What the task requires
From the line with "Keep writing the" to the line with "cut end: loose", both lines included, set down exactly those lines, please, and no others.
---+---
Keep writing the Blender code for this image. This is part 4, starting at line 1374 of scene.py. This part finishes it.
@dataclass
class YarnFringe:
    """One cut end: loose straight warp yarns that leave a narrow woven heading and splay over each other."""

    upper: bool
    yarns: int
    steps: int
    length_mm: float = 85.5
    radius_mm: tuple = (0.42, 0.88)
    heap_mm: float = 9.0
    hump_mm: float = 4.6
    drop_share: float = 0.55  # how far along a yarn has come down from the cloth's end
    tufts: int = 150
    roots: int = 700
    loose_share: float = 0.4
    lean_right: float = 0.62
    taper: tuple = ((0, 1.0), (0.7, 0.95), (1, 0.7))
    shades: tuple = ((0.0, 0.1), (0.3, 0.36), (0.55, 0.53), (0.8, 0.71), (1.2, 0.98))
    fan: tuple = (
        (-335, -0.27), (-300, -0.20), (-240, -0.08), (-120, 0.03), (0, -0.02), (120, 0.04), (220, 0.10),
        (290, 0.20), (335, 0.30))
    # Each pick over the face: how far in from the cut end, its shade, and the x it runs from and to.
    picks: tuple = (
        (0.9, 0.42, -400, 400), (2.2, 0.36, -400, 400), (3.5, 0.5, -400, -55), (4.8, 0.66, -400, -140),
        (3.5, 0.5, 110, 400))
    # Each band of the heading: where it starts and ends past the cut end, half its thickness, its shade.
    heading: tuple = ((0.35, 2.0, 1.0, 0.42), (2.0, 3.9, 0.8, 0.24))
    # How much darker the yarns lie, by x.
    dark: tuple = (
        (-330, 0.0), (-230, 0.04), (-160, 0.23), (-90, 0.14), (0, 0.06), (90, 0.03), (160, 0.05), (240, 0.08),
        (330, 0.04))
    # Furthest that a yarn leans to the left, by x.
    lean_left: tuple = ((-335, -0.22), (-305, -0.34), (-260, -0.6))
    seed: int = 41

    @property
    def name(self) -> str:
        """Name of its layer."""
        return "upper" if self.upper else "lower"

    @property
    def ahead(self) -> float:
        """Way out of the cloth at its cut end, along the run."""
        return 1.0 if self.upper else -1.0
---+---
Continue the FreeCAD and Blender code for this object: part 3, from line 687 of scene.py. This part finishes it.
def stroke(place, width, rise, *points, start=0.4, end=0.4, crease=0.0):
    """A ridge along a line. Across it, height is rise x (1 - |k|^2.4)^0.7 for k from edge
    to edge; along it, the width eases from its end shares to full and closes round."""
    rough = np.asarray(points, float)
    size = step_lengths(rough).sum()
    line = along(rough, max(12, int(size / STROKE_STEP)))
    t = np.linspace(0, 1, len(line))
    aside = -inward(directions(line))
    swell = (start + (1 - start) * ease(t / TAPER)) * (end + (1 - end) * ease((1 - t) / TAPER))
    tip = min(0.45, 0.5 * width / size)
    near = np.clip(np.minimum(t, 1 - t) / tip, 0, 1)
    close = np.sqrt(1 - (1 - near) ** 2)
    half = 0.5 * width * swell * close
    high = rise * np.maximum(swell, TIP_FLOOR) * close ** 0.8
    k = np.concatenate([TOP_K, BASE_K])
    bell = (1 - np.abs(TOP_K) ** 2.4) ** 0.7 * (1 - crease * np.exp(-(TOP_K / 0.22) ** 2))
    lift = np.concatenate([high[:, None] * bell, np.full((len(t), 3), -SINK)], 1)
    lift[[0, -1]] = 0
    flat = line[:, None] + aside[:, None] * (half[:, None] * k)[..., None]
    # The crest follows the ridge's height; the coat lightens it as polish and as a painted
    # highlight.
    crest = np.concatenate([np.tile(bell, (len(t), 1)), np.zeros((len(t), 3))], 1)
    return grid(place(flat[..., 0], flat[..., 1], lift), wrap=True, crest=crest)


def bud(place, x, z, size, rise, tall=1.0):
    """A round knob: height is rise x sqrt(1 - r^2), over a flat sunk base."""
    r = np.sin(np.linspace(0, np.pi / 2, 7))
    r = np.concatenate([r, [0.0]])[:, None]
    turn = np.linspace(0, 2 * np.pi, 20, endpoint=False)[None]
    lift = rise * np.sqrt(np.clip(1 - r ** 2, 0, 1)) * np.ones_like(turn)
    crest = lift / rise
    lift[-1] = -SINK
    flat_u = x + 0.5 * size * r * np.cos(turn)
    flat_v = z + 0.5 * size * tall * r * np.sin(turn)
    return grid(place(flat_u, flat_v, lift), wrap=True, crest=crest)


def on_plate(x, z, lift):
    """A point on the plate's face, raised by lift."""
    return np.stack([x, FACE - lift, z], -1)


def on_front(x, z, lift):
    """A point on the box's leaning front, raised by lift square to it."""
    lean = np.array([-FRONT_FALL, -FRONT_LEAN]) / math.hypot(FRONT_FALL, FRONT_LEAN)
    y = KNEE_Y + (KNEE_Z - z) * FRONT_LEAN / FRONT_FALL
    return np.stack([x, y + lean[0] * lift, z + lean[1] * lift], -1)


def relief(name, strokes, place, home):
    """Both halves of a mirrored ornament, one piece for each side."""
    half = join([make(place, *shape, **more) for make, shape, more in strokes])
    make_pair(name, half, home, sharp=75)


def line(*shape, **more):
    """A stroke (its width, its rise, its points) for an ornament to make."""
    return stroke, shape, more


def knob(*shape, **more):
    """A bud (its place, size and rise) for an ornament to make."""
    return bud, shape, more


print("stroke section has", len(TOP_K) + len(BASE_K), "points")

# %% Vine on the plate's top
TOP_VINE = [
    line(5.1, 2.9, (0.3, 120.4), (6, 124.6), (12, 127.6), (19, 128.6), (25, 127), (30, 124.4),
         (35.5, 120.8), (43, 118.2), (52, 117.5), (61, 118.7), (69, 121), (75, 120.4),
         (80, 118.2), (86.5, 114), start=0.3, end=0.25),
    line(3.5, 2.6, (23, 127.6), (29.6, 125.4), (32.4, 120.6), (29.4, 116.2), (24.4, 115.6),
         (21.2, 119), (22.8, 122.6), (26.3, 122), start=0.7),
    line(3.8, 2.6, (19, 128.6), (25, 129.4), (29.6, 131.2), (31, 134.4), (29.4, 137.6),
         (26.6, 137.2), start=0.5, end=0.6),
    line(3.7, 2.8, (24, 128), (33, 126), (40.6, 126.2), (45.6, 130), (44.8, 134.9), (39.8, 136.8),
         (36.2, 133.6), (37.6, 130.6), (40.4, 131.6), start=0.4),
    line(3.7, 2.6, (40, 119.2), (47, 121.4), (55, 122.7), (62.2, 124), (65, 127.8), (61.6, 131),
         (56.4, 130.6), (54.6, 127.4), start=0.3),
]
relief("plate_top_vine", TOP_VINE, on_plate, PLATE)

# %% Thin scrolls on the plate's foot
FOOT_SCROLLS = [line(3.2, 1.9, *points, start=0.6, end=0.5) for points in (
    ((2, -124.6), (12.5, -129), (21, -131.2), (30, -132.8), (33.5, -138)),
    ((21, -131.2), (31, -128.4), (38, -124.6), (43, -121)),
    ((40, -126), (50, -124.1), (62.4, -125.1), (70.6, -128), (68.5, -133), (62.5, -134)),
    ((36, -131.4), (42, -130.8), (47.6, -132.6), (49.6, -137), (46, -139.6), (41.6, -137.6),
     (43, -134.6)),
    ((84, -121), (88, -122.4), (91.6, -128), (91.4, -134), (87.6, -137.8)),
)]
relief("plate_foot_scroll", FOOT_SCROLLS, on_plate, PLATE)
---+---
Full answer
Keep writing the Blender code for this image. This is part 4, starting at line 1374 of scene.py. This part finishes it.
@dataclass
class YarnFringe:
    """One cut end: loose straight warp yarns that leave a narrow woven heading and splay over each other."""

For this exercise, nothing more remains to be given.